Include in the output exactly the lines from the opening of the data through the line containing "right_knot_centre, ear_right, cotton_rope)", and nothing more.

• **DATA EXCERPT**:
++++++++++++++++++++
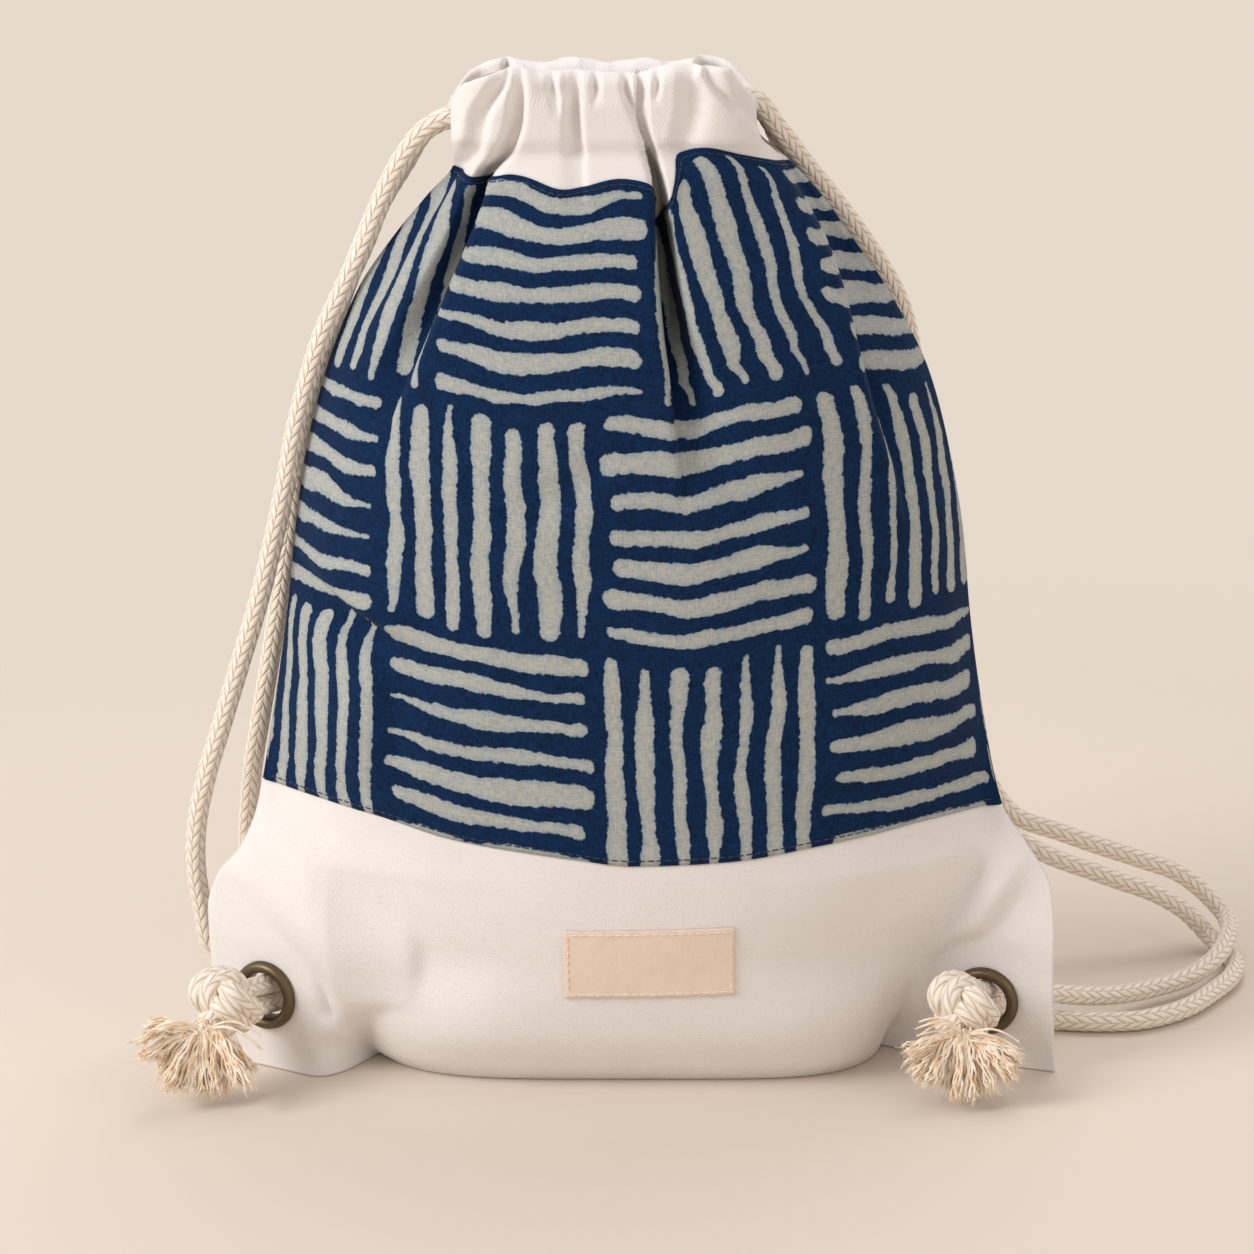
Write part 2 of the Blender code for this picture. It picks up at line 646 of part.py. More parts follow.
top_band("front_top_band", -1, white_cloth)
top_band("back_top_band", 1, white_cloth)
print_panel("front_print_panel", -1, indigo_cloth)
print_panel("back_print_panel", 1, indigo_cloth)
base_panel("front_base_panel", -1, white_cloth)
base_panel("back_base_panel", 1, white_cloth)
cloth_label("label", label_cloth)

left_frame = ear_frame(ear_left, -1)
right_frame = ear_frame(ear_right, 1)
eyelet_face("left_eyelet_face", left_frame, brass)
eyelet_washer("left_eyelet_washer", left_frame, brass)
eyelet_face("right_eyelet_face", right_frame, brass)
eyelet_washer("right_eyelet_washer", right_frame, brass)
knot("left_knot", left_knot_centre, ear_left, cotton_rope)
knot("right_knot", right_knot_centre, ear_right, cotton_rope)


def strand_end(knot_centre, ear, level):
    """From the knot's flat face through the eyelet: level is 1 for the upper strand, -1 for the lower."""
    axis = knot_axis(knot_centre, ear)
    lift = (Vector((0, 0, 1)) - axis * axis.z).normalized() * level * strand_apart
    face = knot_centre - axis * (knot_size[2] / 2 - knot_flat + fit_gap)
    centre = Vector(ear["centre"])
    return [face + lift, face.lerp(centre, 0.5) + lift, centre + lift, centre - axis * 13.0 + lift]


def channel_run(turn_x, open_x, level, towards):
    """Through the front channel, round at the far end and back through the back channel.
    towards is 1 where the rope turns at the right end and -1 at the left."""
    straight = [open_x + (turn_x - open_x) * share for share in (0.0, 0.33, 0.66, 1.0)]
    front = [(x, -rope_lane, level) for x in straight]
    turn = [(turn_x + towards * rope_lane * math.cos(a), rope_lane * math.sin(a), level)
            for a in (-math.pi / 4, 0.0, math.pi / 4)]
    back = [(x, rope_lane, level) for x in reversed(straight)]
    return front + turn + back


# Both ends of each rope pass the eyelet from behind; the left rope's spare length lies
# doubled on the table close behind the bag, the right rope's in a loop beside it
left_route = (
    strand_end(left_knot_centre, ear_left, 1)
    + [(-142.0, 3.0, 31.0), (-152.0, 12.0, 29.5), (-164.0, 13.0, 31.0), (-172.6, 10.5, 39.5),
       (-175.4, 9.0, 55.0), (-177.3, 6.0, 76.0), (-176.1, 4.0, 93.0), (-171.4, 2.0, 114.0),
       (-164.3, 0.0, 136.6), (-156.6, -1.0, 161.0), (-147.3, -2.0, 190.7), (-141.2, -2.0, 214.5),
       (-136.0, -2.0, 237.0), (-131.4, -2.0, 259.5), (-126.4, -2.0, 277.5), (-119.4, -2.0, 298.0),
       (-112.0, -2.0, 313.6), (-103.3, -2.0, 332.0), (-95.9, -2.0, 350.0), (-87.4, -3.0, 366.0),
       (-78.0, -4.4, 377.0), (-68.5, -4.8, low_level), (-60.0, -7.5, low_level)]
    + channel_run(26.0, -47.0, low_level, 1)
    + [(-60.0, 7.5, low_level), (-68.5, 4.8, low_level), (-78.6, 5.0, 375.6), (-88.0, 8.0, 361.5),
       (-96.2, 11.0, 348.3), (-108.5, 13.0, 321.0), (-118.3, 14.0, 294.8), (-130.4, 16.0, 255.7),
       (-137.4, 16.0, 210.2), (-143.1, 16.0, 174.4), (-149.7, 16.0, 137.8), (-154.2, 18.0, 112.9),
       (-156.6, 22.0, 93.2), (-158.0, 27.0, 78.0), (-158.0, 34.0, 58.0), (-156.0, 44.0, 36.0),
       (-148.0, 58.0, 15.0), (-130.0, 71.0, 6.0), (-100.0, 81.0, 4.2), (-50.0, 89.0, 4.2),
       (0.0, 93.0, 4.2), (30.0, 102.0, 4.2), (41.0, 119.0, 4.2), (31.0, 136.0, 4.2), (0.0, 144.0, 4.2),
       (-50.0, 144.0, 4.2), (-100.0, 137.0, 4.2), (-138.0, 118.0, 4.2), (-156.0, 90.0, 4.2),
       (-159.0, 62.0, 4.8), (-155.0, 38.0, 8.0), (-148.5, 18.0, 14.5), (-141.5, 3.0, 20.5)]
    + strand_end(left_knot_centre, ear_left, -1)[::-1]
)
right_route = (
    strand_end(right_knot_centre, ear_right, 1)
    + [(156.5, 4.0, 23.5), (165.0, 11.0, 18.5), (175.0, 16.5, 15.0), (202.0, 31.0, 8.6),
       (220.0, 43.0, 7.0), (240.0, 57.5, 8.0), (253.0, 73.0, 11.4), (259.5, 90.0, 13.2),
       (262.6, 105.0, 13.2), (262.0, 117.0, 15.0), (255.5, 122.0, 21.4), (242.6, 120.0, 32.1),
       (224.2, 116.0, 40.4), (205.9, 112.0, 47.7), (187.7, 108.0, 55.5), (168.0, 105.0, 63.8),
       (150.0, 99.0, 92.0), (139.5, 91.0, 130.0), (132.5, 82.0, 172.0), (126.0, 71.0, 215.0),
       (118.5, 60.0, 258.0), (109.1, 48.0, 299.6), (91.2, 34.0, 330.3), (81.0, 26.0, 344.3),
       (69.3, 15.0, 359.5), (57.0, 2.0, 376.5), (47.5, -4.6, 388.0), (38.0, -8.0, high_level)]
    + channel_run(-48.0, 27.5, high_level, -1)
    + [(38.0, 8.0, high_level), (46.5, 3.8, 388.0), (53.5, 6.5, 380.0), (59.5, 17.0, 367.0),
       (70.0, 28.5, 350.0), (81.0, 37.5, 334.5), (91.0, 45.0, 319.0), (105.0, 58.0, 286.0), (113.5, 70.0, 248.0),
       (120.5, 81.0, 205.0), (126.5, 90.0, 162.0), (133.5, 96.0, 122.0), (146.0, 98.0, 86.0),
       (160.0, 97.0, 62.5), (176.2, 97.0, 51.3), (205.0, 102.0, 38.2), (235.1, 108.0, 24.6),
       (246.0, 112.0, 16.0), (253.5, 112.0, 8.0), (258.8, 101.0, 4.2), (262.0, 86.0, 4.2),
       (258.0, 66.0, 4.2), (247.5, 47.5, 4.2), (231.0, 26.0, 4.2), (212.0, 14.0, 4.2),
       (192.0, 12.0, 4.2), (175.0, 13.5, 4.8), (165.5, 9.5, 8.5), (156.5, 2.5, 14.0)]
    + strand_end(right_knot_centre, ear_right, -1)[::-1]
)
rope("left_rope", left_route, cotton_rope)
rope("right_rope", right_route, cotton_rope)

# Each tassel starts at its knot's underside and its tip rests just over the table
left_tip = Vector((left_knot_centre.x - 8.0, left_knot_centre.y - 5.5, 5.6))
right_tip = Vector((right_knot_centre.x, right_knot_centre.y - 5.5, 3.8))
tassel("left_tassel", left_knot_centre + Vector((-3.95, -2.64, -11.86)), left_tip, 17.0, 6.5, cotton_fray)
tassel("right_tassel", right_knot_centre + Vector((0.0, -3.55, -12.4)), right_tip, 18.0, 6.5, cotton_fray)
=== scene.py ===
# Gathered cotton drawstring backpack with rope straps, standing on its stuffed base.
# Shapes are worked out in millimetres and written to the meshes in metres.

import math

import bmesh
import bpy
import numpy as np
from mathutils import Matrix, Vector, noise


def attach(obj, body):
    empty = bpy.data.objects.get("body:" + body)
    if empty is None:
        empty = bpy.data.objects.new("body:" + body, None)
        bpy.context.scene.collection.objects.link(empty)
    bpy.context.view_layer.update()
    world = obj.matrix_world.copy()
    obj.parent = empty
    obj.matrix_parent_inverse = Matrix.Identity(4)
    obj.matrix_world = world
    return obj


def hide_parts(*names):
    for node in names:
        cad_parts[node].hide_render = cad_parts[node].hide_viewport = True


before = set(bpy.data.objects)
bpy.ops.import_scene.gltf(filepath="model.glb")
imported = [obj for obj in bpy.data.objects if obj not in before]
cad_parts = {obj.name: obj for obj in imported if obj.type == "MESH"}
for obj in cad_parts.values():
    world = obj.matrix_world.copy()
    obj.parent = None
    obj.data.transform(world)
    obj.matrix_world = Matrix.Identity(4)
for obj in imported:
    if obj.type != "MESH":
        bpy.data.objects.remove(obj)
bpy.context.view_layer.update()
mm = 0.001
print("frame loaded")


# Camera, floor and light

cameraSet = {"place": (-0.0012, -1.4489, 0.5652), "down": 15.0, "lens": 107.66}
lampSet = {
    "key": {"place": (-2.0, -0.95, 1.45), "aim": (0, 0, 0.2), "size": 1.3, "watts": 41.0, "tint": "#ffffff"},
    "fill": {"place": (1.9, -1.3, 1.1), "aim": (0.0, 0.0, 0.2), "size": 1.8, "watts": 8.5, "tint": "#fff5ed"},
    "top": {"place": (0.3, 0.9, 2.0), "aim": (0.0, 0.0, 0.3), "size": 1.4, "watts": 12.0, "tint": "#ffffff"},
    "sky": {"tint": "#fff9f4", "level": 0.56, "seen": "#e6dacc"},
    "floor": {"tint": "#e0d4c7", "half": 14.0, "near": 0.35, "far": 1.1},
}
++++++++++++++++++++
• **SOLUTION FOR THIS EXERCISE**:
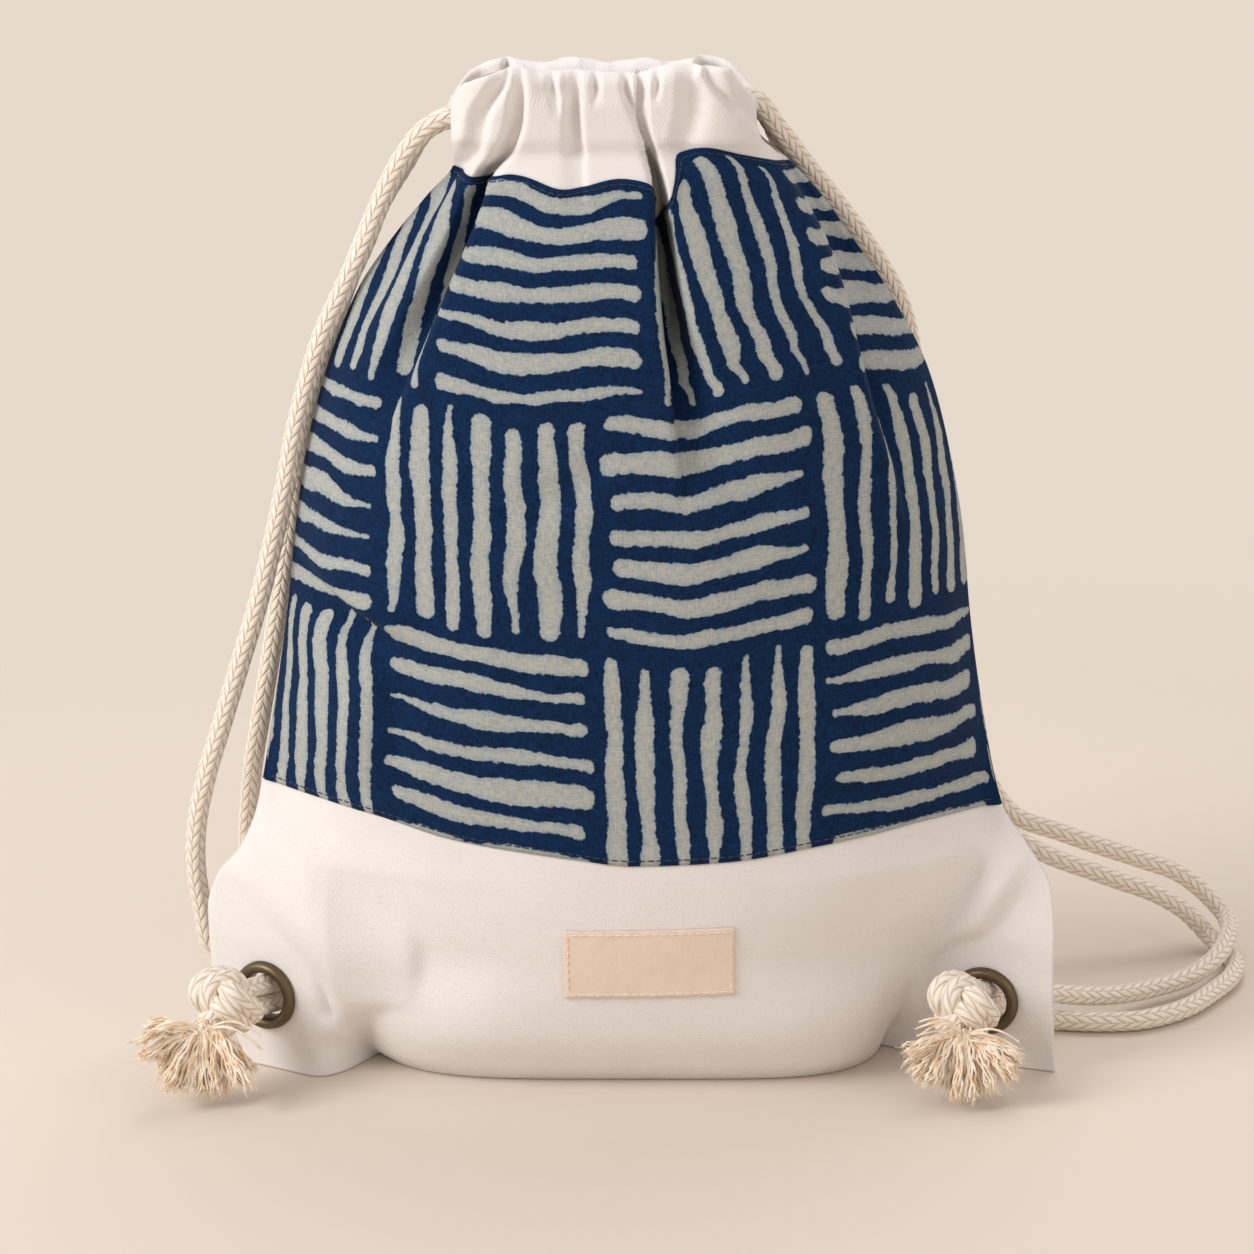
Write part 2 of the Blender code for this picture. It picks up at line 646 of part.py. More parts follow.
top_band("front_top_band", -1, white_cloth)
top_band("back_top_band", 1, white_cloth)
print_panel("front_print_panel", -1, indigo_cloth)
print_panel("back_print_panel", 1, indigo_cloth)
base_panel("front_base_panel", -1, white_cloth)
base_panel("back_base_panel", 1, white_cloth)
cloth_label("label", label_cloth)

left_frame = ear_frame(ear_left, -1)
right_frame = ear_frame(ear_right, 1)
eyelet_face("left_eyelet_face", left_frame, brass)
eyelet_washer("left_eyelet_washer", left_frame, brass)
eyelet_face("right_eyelet_face", right_frame, brass)
eyelet_washer("right_eyelet_washer", right_frame, brass)
knot("left_knot", left_knot_centre, ear_left, cotton_rope)
knot("right_knot", right_knot_centre, ear_right, cotton_rope)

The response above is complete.